Nuove linee guida delle autorità di Pechino per bloccare violenza, relazioni extraconiugali, reincarnazioni, stregonerie e omosessualità. Sia nelle serie che sul web. Le autorità si affidano ai divieti per proseguire «sulla strada della modernizzazione socialista». Ma attivisti dissidenti pensano sia un boomerang: «Potrà solo aumentare il desiderio degli spettatori di prodotti culturali a tema Lgbt».Banditi dalle serie tv violenza, relazioni extraconiugali, reincarnazioni, stregonerie e, manco a dirlo, omosessualità. La stretta della censura cinese non riguarda solo il piccolo schermo. Ma colpisce anche Internet. Negli ultimi mesi, almeno tre programmi a tema gay sono stati rimossi. Durante un meeting annuale dei produttori televisivi cinesi il 27 febbraio scorso, Li Jingsheng, a capo dell’autorità statale per la stampa, l’editoria, la radio, il cinema e la tv (Sarft), ha annunciato nuove restrizioni su quanto viene trasmesso in tv o online per quanti non rispetteranno un regolamento per la produzione delle serie televisive promulgato lo scorso dicembre.

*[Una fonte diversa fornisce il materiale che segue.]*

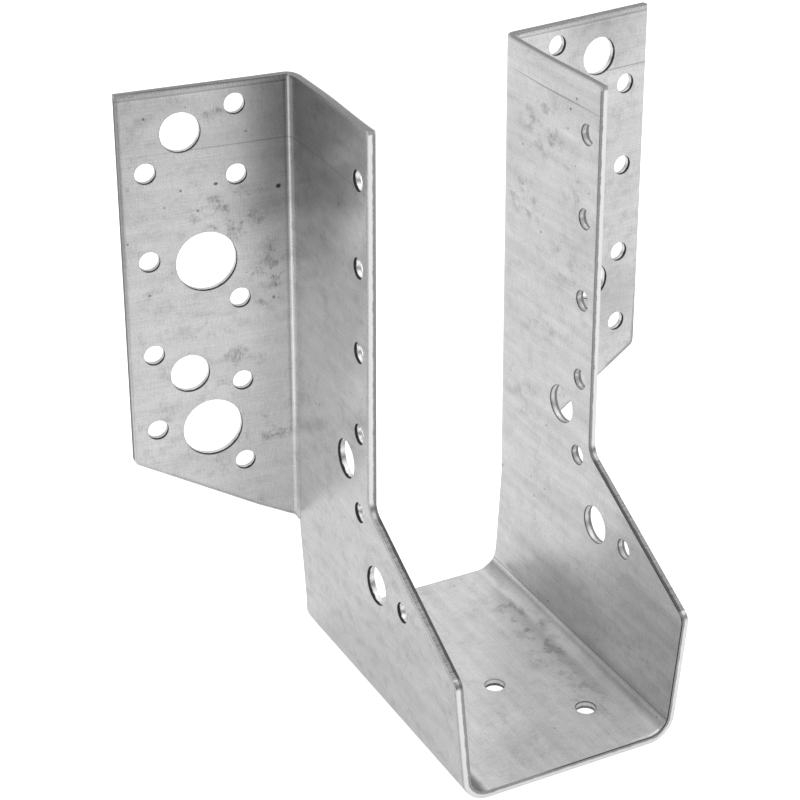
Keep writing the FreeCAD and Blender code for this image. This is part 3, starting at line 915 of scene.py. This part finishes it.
@dataclass(frozen=True)
class HoleWall:
    """Wall of a punched hole: dark where the punch entered, then bright."""

    name: str = "hole_wall"
    bright: float = 0.95
    dark: float = 0.05
    rim: float = 0.62
    entry: tuple[float, float] = (0.62, 0.955)
    near_rim: tuple[float, float] = (0.10, 0.22)
    near_dark: float = 0.75
    roughness: float = 0.34
    waves: Texture = Texture(0.8, 0.8, 2.0)
    grain: Texture = Texture(4.0, 4.0, 2.0, 0.6)

    def build(self) -> bpy.types.Material:
        """Make the finish, with a dark near rim on the walls in the right cheek.

        Returns:
            Its material.
        """
        made, graph = new_graph(self.name)
        depth = graph.depth
        along, across, _ = graph.split(graph.place)
        wander, grain = self.waves.about(graph), self.grain.on(graph)
        first, last = self.entry
        cheek = across.ramp(-10.0, 10.0) * along.ramp(84.0, 86.0, 1.0, 0.0)
        entry = (depth + wander * 0.3).ramp(first - 0.07, first + 0.07) * (1.0 - cheek * 0.35)
        entry = entry * depth.ramp(last, last + 0.04, 1.0, 0.0)
        tone = self.bright * (0.85 + grain * 0.3) * depth.ramp(last, last + 0.04, 1.0, self.rim)
        tone = tone * (1.0 - entry) + self.dark * entry
        near = depth.ramp(*self.near_rim, 1.0, 0.0) * cheek
        tone = tone * (1.0 - near * self.near_dark) * (1.0 - cheek * (grain - 0.3) * 0.5)
        graph.metal(tone, self.roughness, grain, 0.15, (1.0 - entry) * (1.0 - cheek * 0.4))
        return made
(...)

L’obiettivo delle autorità è evitare la diffusione di prodotti dannosi per l’armonia sociale o che promuovano «relazioni o comportamenti sessuali anormali». All’origine della loro decisione l’indicazione ideologica del presidente Xi Jinping. In un discorso di fronte al forum nazionale della letteratura nel 2014, il cui testo è stato diffuso però solo lo scorso ottobre, Xi aveva ricordato che l’arte doveva essere al servizio del popolo e combattere «ignoranza e stravaganze» diffusesi con la globalizzazione. Solo raddrizzando queste storture, aveva concluso il leader cinese, la Cina avrebbe potuto continuare sulla strada della «modernizzazione socialista». Delle linee guida per i produttori di serie tv erano già state diffuse nel 2010, ma erano meno specifiche e riguardavano soltanto la televisione.
Le nuove linee guida delle autorità di Pechino non risparmiano praticamente nulla: via tutto ciò che possa danneggiare lo stato, le sue autorità, e l’immagine della società; via ogni forma di dileggio nei confronti delle minoranze etniche; via casi polizieschi «grotteschi». Via la magia, reincarnazioni o quant’altro vada contro la scienza o possa alimentare la superstizione dei telespettatori. Via qualsiasi riferimento all’adulterio; via il fumo, l’alcol, le risse; via storie di vendetta e violenza. Via le scene di sesso troppo esplicite. Ma è soprattutto il divieto di rappresentare l’omosessualità a far discutere. «Addiction», una serie per il web dedicata alle vicende amorose di un gruppo di studenti gay, è stata rimossa dai servizi di streaming online a fine febbraio. Gli ultimi tre episodi della serie, hanno scritto i produttori dal loro account Weibo, il twitter cinese, potranno essere visibili su Youtube, che in Cina continentale è bloccato.
Il caso di «Addiction» non è isolato. Il talk show «U Can U Bibi» era stato cancellato subito a luglio 2015, dopo che il suo presentatore, Kevin Tsai, aveva pianto in onda ricordando le proprie difficoltà nel fare coming out. A settembre, poi, un documentario dedicato alla condizione dei giovani gay e dei loro genitori in Cina, «Mama Rainbow», era misteriosamente scomparso dal web. Il mese scorso, infine, anche «Go Princess Go», una commedia romantica da oltre 2 milioni di visualizzazioni, in cui il protagonista viaggia indietro nel tempo ritrovandosi a vivere nei panni di una principessa, è stata rimossa.
La repressione sui temi Lgbt, dicono gli esperti, potrebbe però non avere gli effetti sperati. Come ha spiegato Li Maizi al Wall Street Journal, una delle cinque attiviste femministe arrestate lo scorso anno, potrebbe infatti solo aumentare il desiderio degli spettatori di prodotti culturali a tema Lgbt. «Il mercato è vasto. Le autorità farebbero bene a tenerne conto invece di mettere in atto leggi non scritte o di farsi scudo dietro i valori tradizionali».